BOMBAYI BİLAL BURADAN TESLİM ALDI
Albashır savunmasında, ”Bana taksime gideceksin dediler. Bana denildiği gibi Taksim’e gittim fotoğraf çektim. En son Fatih’e gideceksin denildi. Bilal’e fotoğraflar gönderiyorlardı. Ben de gidiyordum. Fatih’te camiye gittik. İçerisine girip fotoğraf çekip geri döndük. Bombayı Suriye’den getirdiğimizi söylemiştim ama öyle olmadı bombayı Bilal buradan teslim aldı. Bilal bana adamların yüzünü görmediğini söyledi. Hacı bana bir süre sonra Türkiye ye geleceğini söylemişti.
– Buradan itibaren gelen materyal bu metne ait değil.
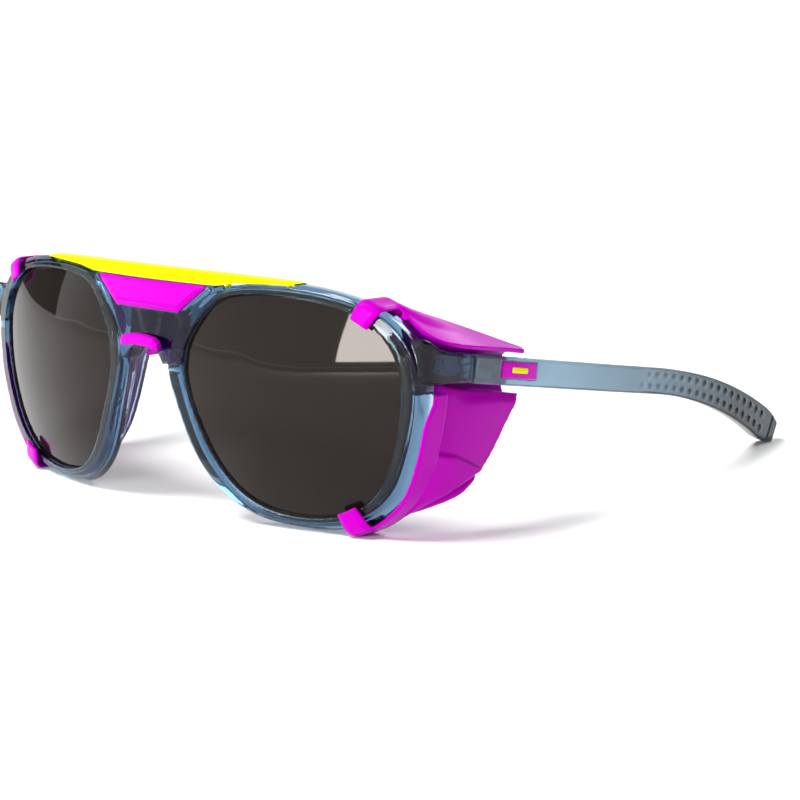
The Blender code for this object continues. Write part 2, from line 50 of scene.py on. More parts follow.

Telefonlarıma olan biten her şeyi not ediyordum. Ama telefonumu kırdılar. Benim kaçacağımı hissettiler. Hacı, bana “Annenin karnında olsan bile seni buluruz” dedi.
ÇANTAYLA OYNADIM BOMBAYI GÖRÜNCE POLİSİ ARADIM
Hacı beni aradığında ertesi günü Taksim’e gitmemizi istedi. Vakit geçti bir sonraki gün gittik. Bilal çantayı Taksim’de bir yere götüreceğini söylemişti. Yasir’i Taksim’e gitmek için aradım. Ulaşmadan kısa bir süre önce Bilal çanta ile oynuyordu. Bilal neden geri döndü bilmiyorum normalde birlikte gidecektik. Bilal, “Benim önemli bir işim var” diyerek Yasir’den onu geri götürmesini istedi. Bilal indi çantayı bana verdi ve ”İn çarşıda bir yere otur” dedi. O gün hiçbir şey yememiştim simit aldım daha sonra gidip oturdum. Bana Hacı’dan video geldi. Biri arkamdan videomu çekmiş. Görünce korktum. Çantayla oynadım bombayı görünce polisi aradım ama Türkçe bilmiyordum. Hacı bu esnada ”Yürü arkana bakma çantayı bırak” dedi. Bilal’i sordum ”Onu boş ver” dedi” diyerek savunmasını tamamladı. Sanık avukatlarından ”PKK üyesi misiniz” sorusuna karşılık Albashır, ”Kimseye bir zararım olmamıştır” yanıtını verdi.